===== RECORDS TO USE =====

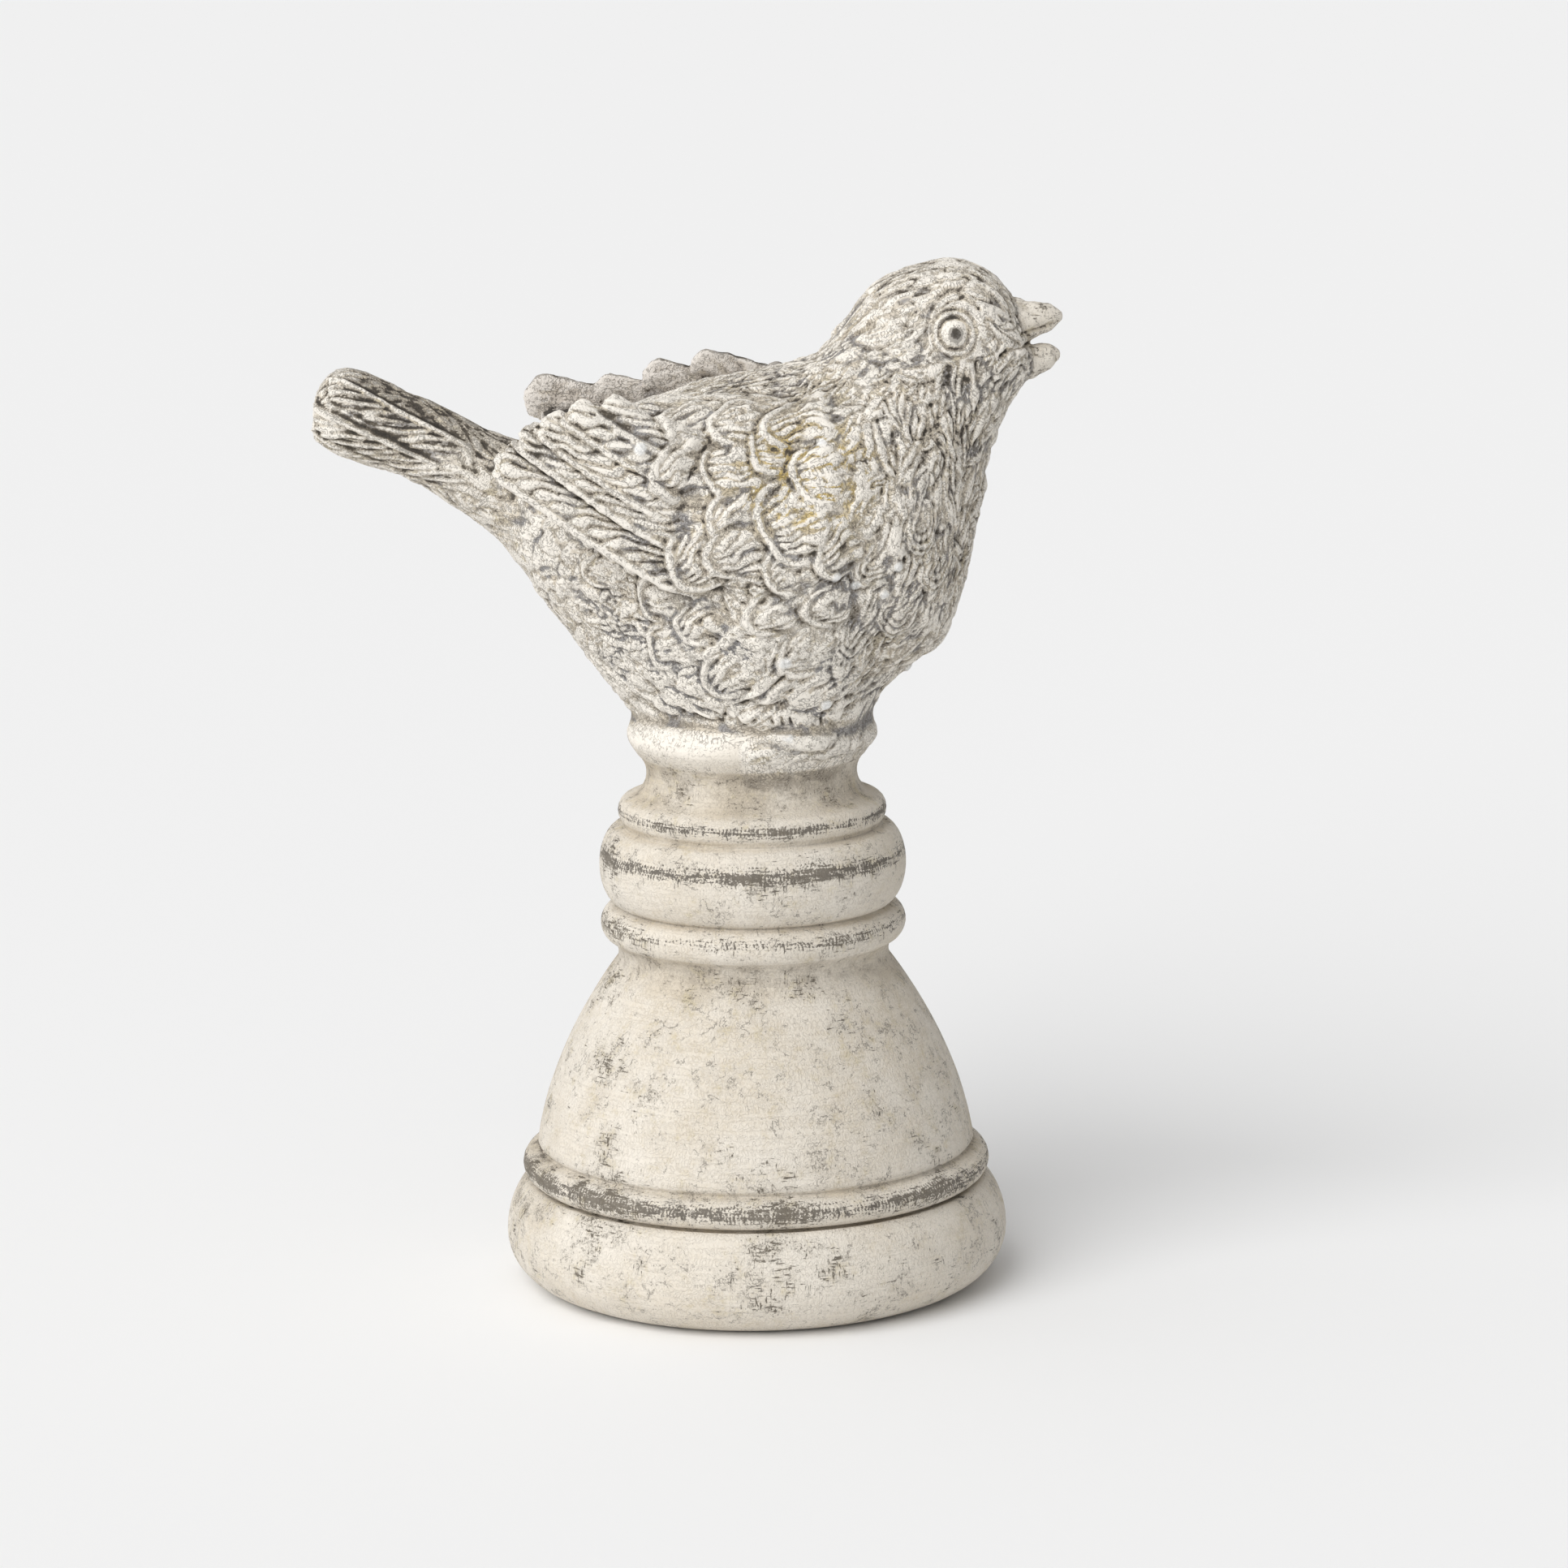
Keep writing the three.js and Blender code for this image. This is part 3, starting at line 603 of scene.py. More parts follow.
def vane(root, tip, side, width, rise=1.2, pitch=2.4, slant=24):
    """A tail feather's relief: a smooth shaft along its upper edge and fat barbs that slant away from it."""
    i, j = near_point(*root, side), near_point(*tip, side)
    middle = (base[i] + base[j]) / 2
    along, length = way_between(base[i], base[j])
    out = square_to(along, normal[i] + normal[j] + normal[np.argmin(((base - middle) ** 2).sum(1))])
    up = np.cross(along, out)
    up *= -np.sign(up[2])
    offset = base - base[i]
    s, q, w = offset @ along, offset @ up, offset @ out
    share = np.clip(s / length, 0, 1)
    q = q - 4 * share * (1 - share)
    round_tip = blunt_end((s - length + width * 0.5) / (width * 0.55))
    keep = (s > -1) & (s < length + 1.5) & (q > -2.5) & (q < width * round_tip + 1.5) & (np.abs(w) < 7)
    keep &= normal @ out > 0.1
    found = np.where(keep)[0]
    s, q, round_tip = s[found], q[found], round_tip[found]
    run, _, climb = heading_of(slant)
    line = (s * climb - q * run) / pitch
    line = line + 0.22 * np.sin(q * 0.7 + np.floor(line) * 2.4)
    which = np.floor(line)
    ends = ease(0.6, 2.6, q) * ease(0.2, 2.2, width * round_tip - q)
    thick = 0.45 + 0.55 * ends
    barb = np.clip(1 - (np.abs(2 * (line - which) - 1) / thick) ** 2.2, 0, 1) * (0.35 + 0.65 * ends)
    value = rise * (1 - 0.7 * np.clip(q / width, 0, 1)) - 0.5
    value += 1.3 * barb * (0.75 + 0.25 * np.sin(which * 7.7))
    value += (rise + 1 - value) * bell(q - 0.2, 0.95)
    ways = along * run + up * climb
    lay(found, value, ease(-1.6, -0.9, q) * ease(-0.2, 0.8, width * round_tip - q) * ease(0, 0.3 * length, s),
        np.where((q > 1.2)[:, None], ways, along))
    height[found] -= 0.5 * bell(q + 1.7, 0.6) * ease(0.15 * length, 0.4 * length, s)


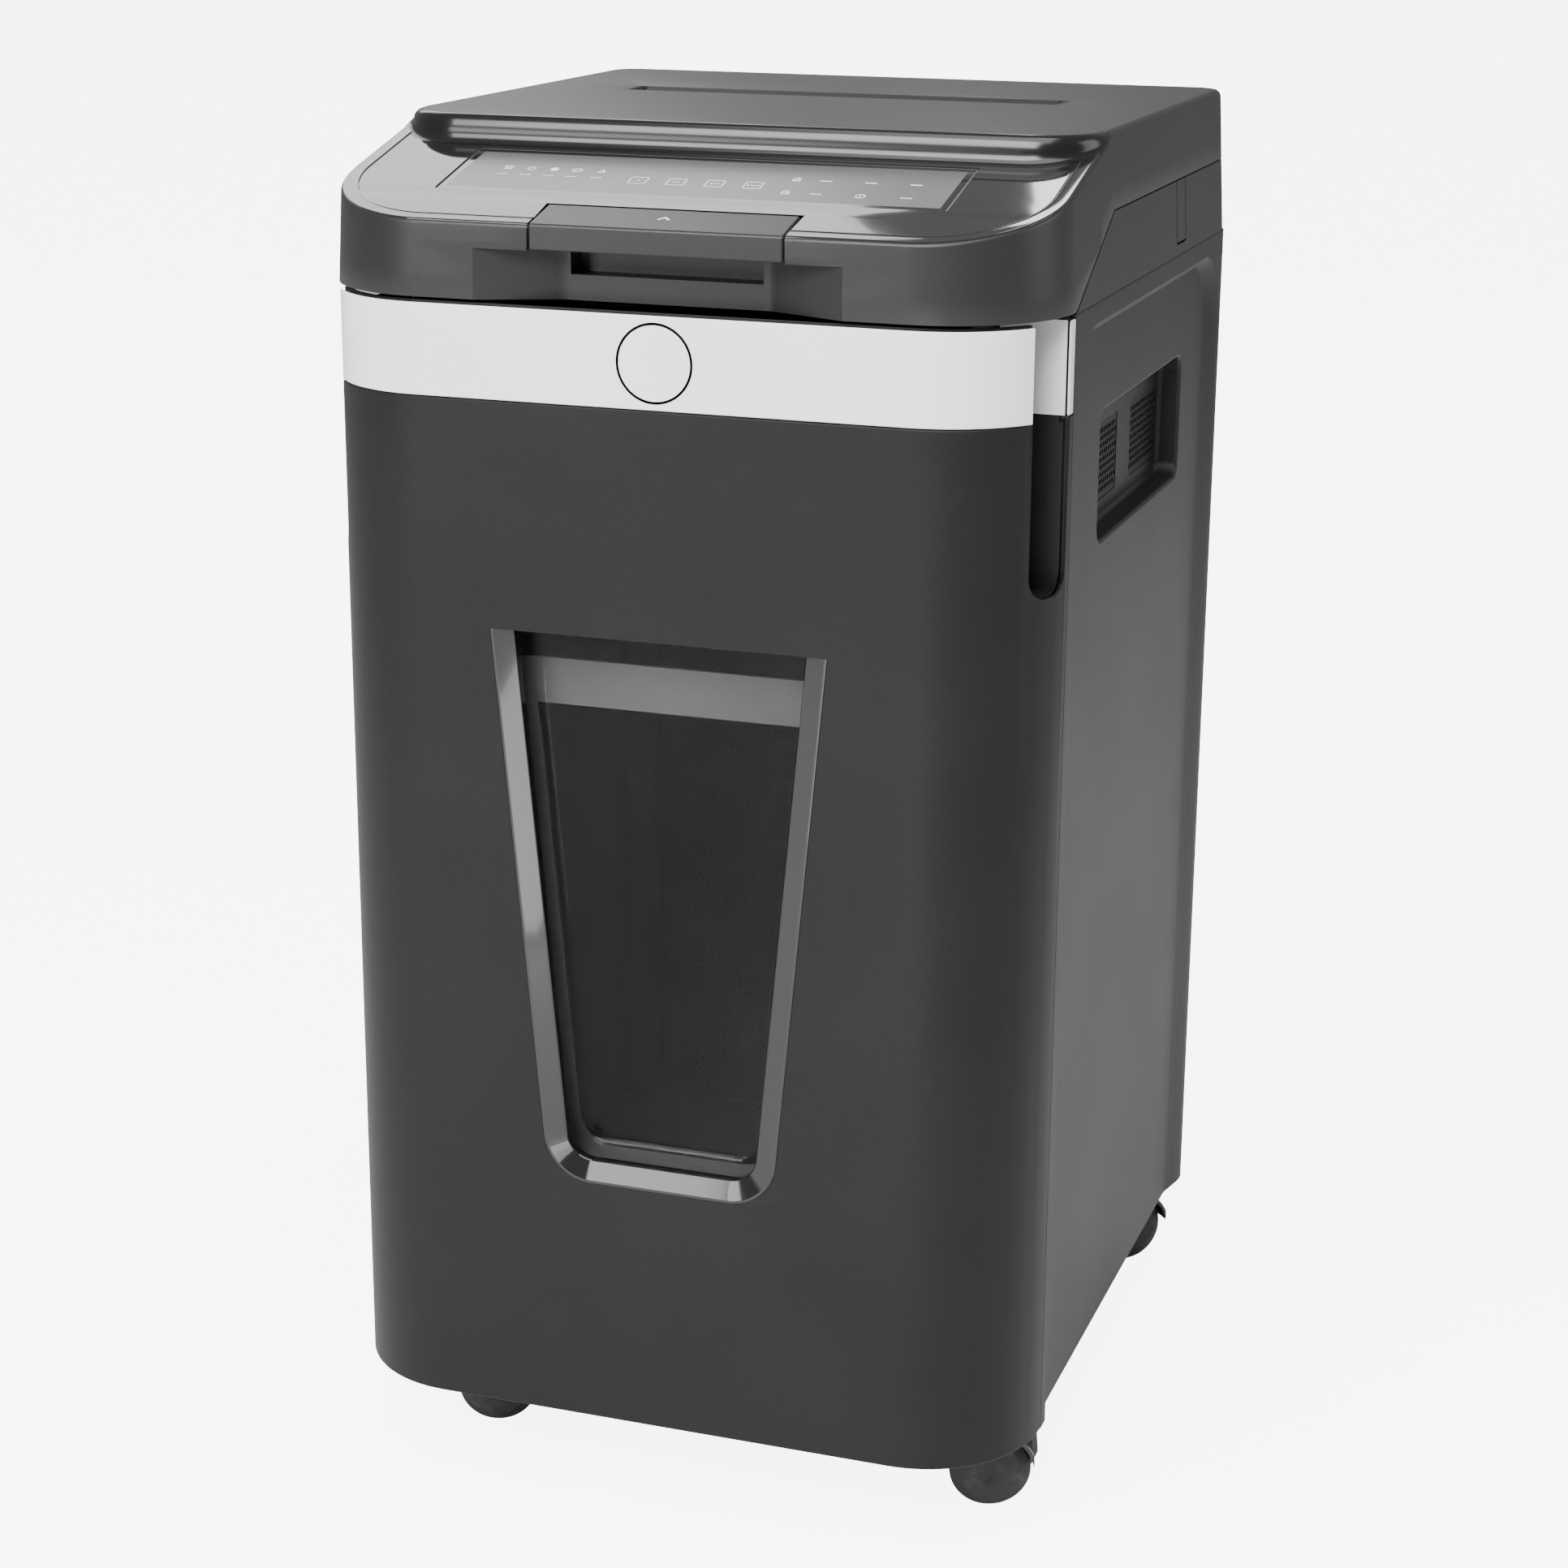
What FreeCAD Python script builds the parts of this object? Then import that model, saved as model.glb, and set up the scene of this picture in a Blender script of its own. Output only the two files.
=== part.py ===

=====

SET PROBLEM — Write out the whole listing again, exactly as it stands.

CORRECT ANSWER —
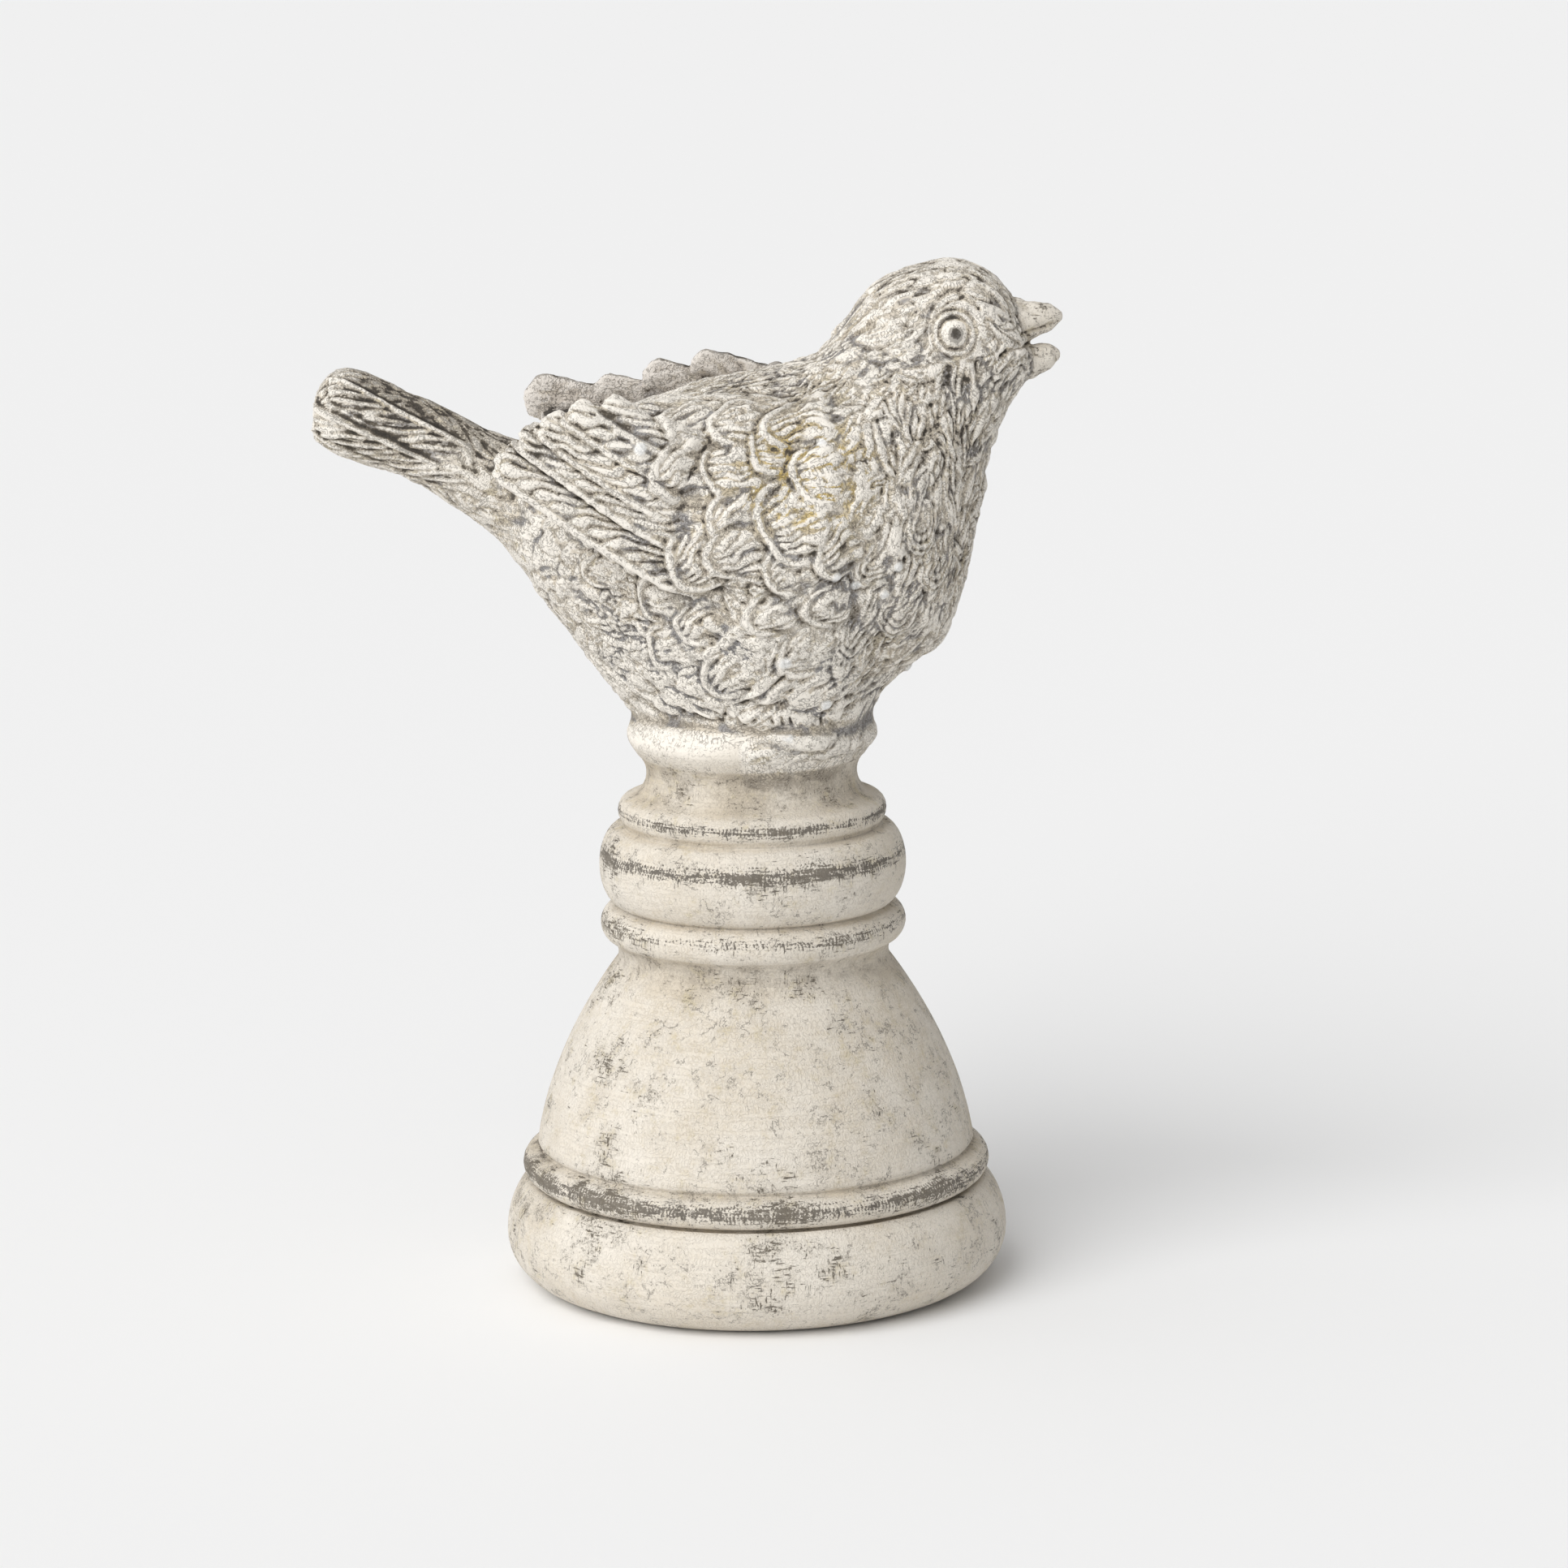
Keep writing the three.js and Blender code for this image. This is part 3, starting at line 603 of scene.py. More parts follow.
def vane(root, tip, side, width, rise=1.2, pitch=2.4, slant=24):
    """A tail feather's relief: a smooth shaft along its upper edge and fat barbs that slant away from it."""
    i, j = near_point(*root, side), near_point(*tip, side)
    middle = (base[i] + base[j]) / 2
    along, length = way_between(base[i], base[j])
    out = square_to(along, normal[i] + normal[j] + normal[np.argmin(((base - middle) ** 2).sum(1))])
    up = np.cross(along, out)
    up *= -np.sign(up[2])
    offset = base - base[i]
    s, q, w = offset @ along, offset @ up, offset @ out
    share = np.clip(s / length, 0, 1)
    q = q - 4 * share * (1 - share)
    round_tip = blunt_end((s - length + width * 0.5) / (width * 0.55))
    keep = (s > -1) & (s < length + 1.5) & (q > -2.5) & (q < width * round_tip + 1.5) & (np.abs(w) < 7)
    keep &= normal @ out > 0.1
    found = np.where(keep)[0]
    s, q, round_tip = s[found], q[found], round_tip[found]
    run, _, climb = heading_of(slant)
    line = (s * climb - q * run) / pitch
    line = line + 0.22 * np.sin(q * 0.7 + np.floor(line) * 2.4)
    which = np.floor(line)
    ends = ease(0.6, 2.6, q) * ease(0.2, 2.2, width * round_tip - q)
    thick = 0.45 + 0.55 * ends
    barb = np.clip(1 - (np.abs(2 * (line - which) - 1) / thick) ** 2.2, 0, 1) * (0.35 + 0.65 * ends)
    value = rise * (1 - 0.7 * np.clip(q / width, 0, 1)) - 0.5
    value += 1.3 * barb * (0.75 + 0.25 * np.sin(which * 7.7))
    value += (rise + 1 - value) * bell(q - 0.2, 0.95)
    ways = along * run + up * climb
    lay(found, value, ease(-1.6, -0.9, q) * ease(-0.2, 0.8, width * round_tip - q) * ease(0, 0.3 * length, s),
        np.where((q > 1.2)[:, None], ways, along))
    height[found] -= 0.5 * bell(q + 1.7, 0.6) * ease(0.15 * length, 0.4 * length, s)


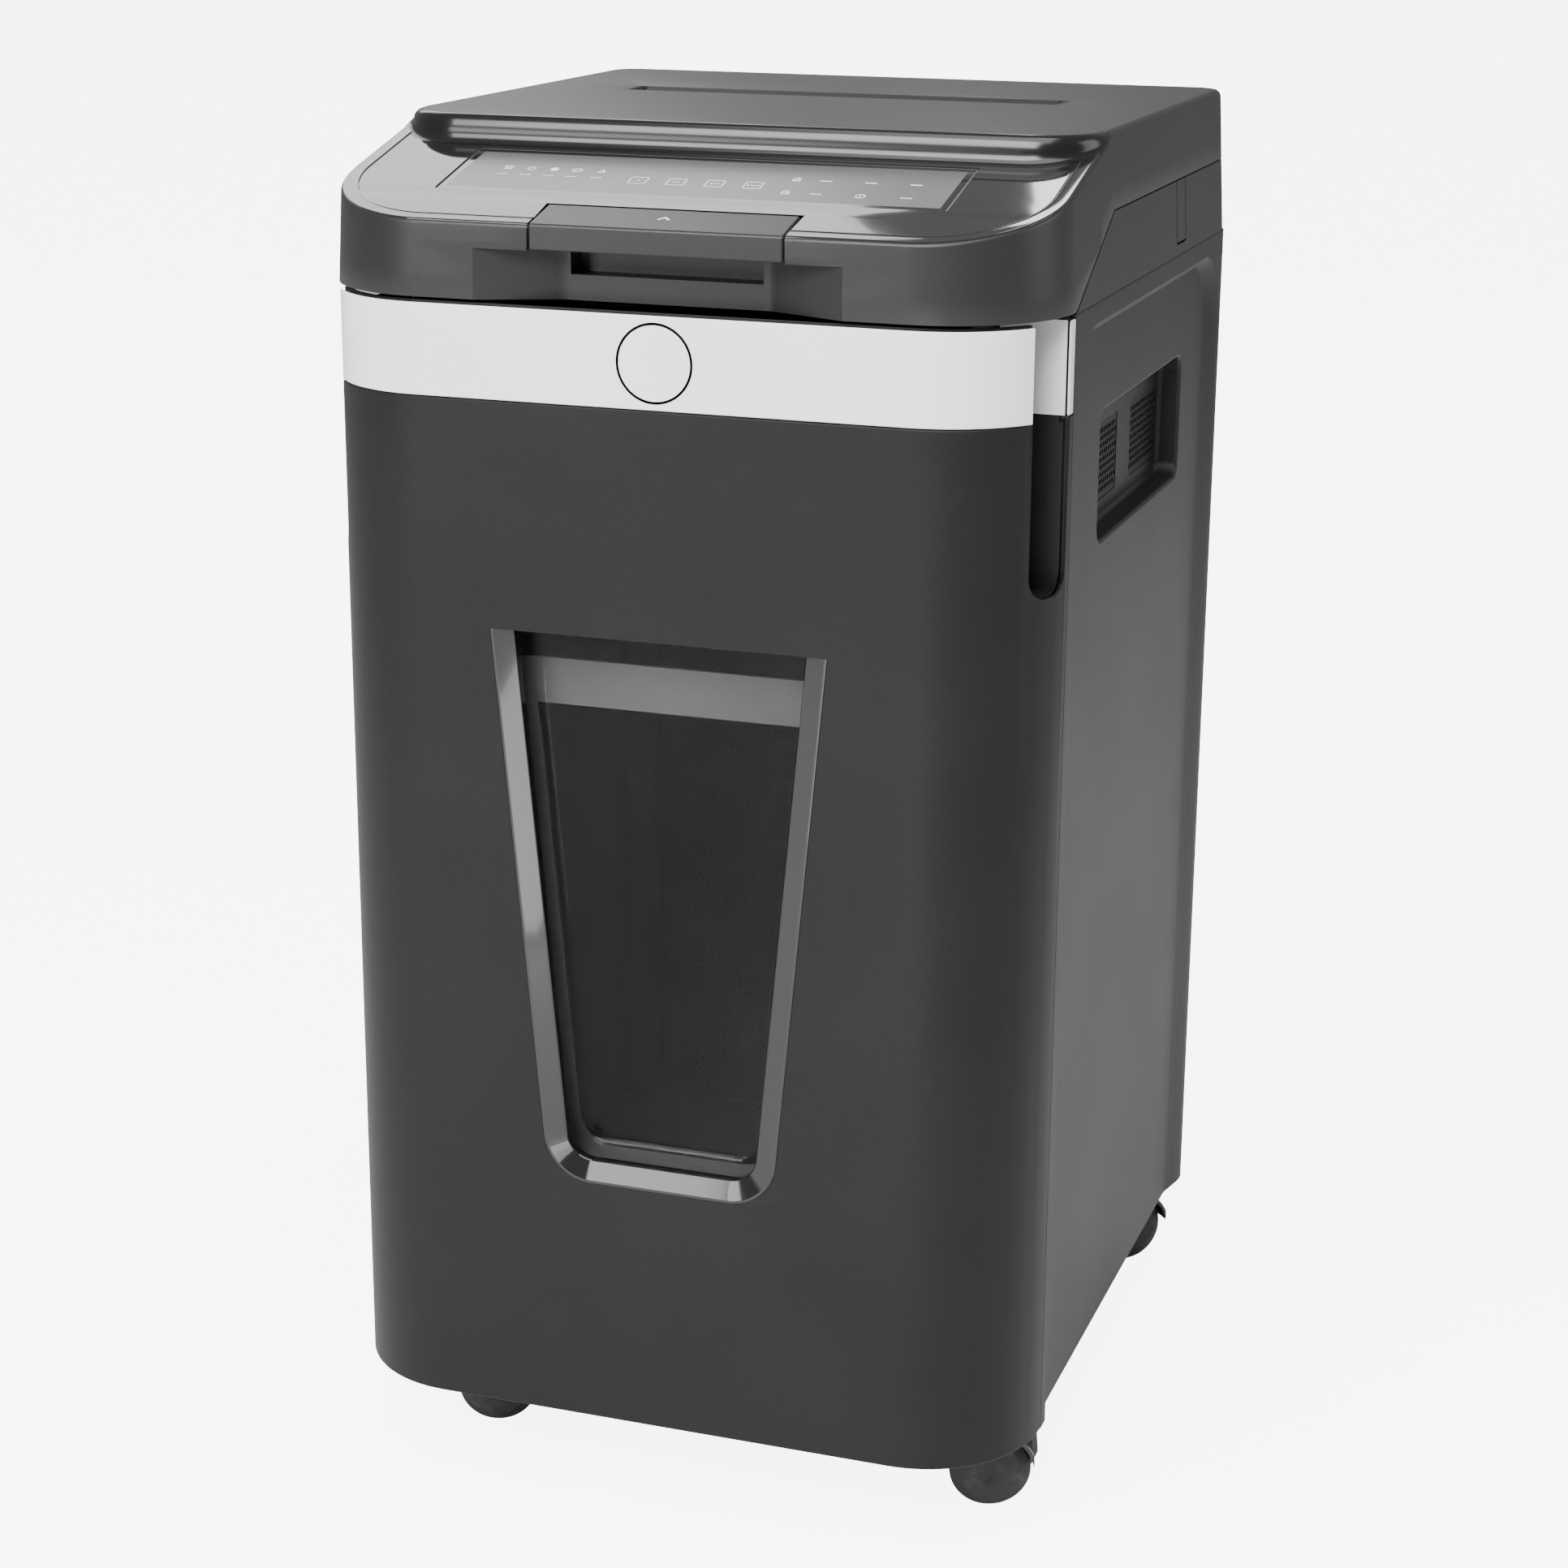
What FreeCAD Python script builds the parts of this object? Then import that model, saved as model.glb, and set up the scene of this picture in a Blender script of its own. Output only the two files.
=== part.py ===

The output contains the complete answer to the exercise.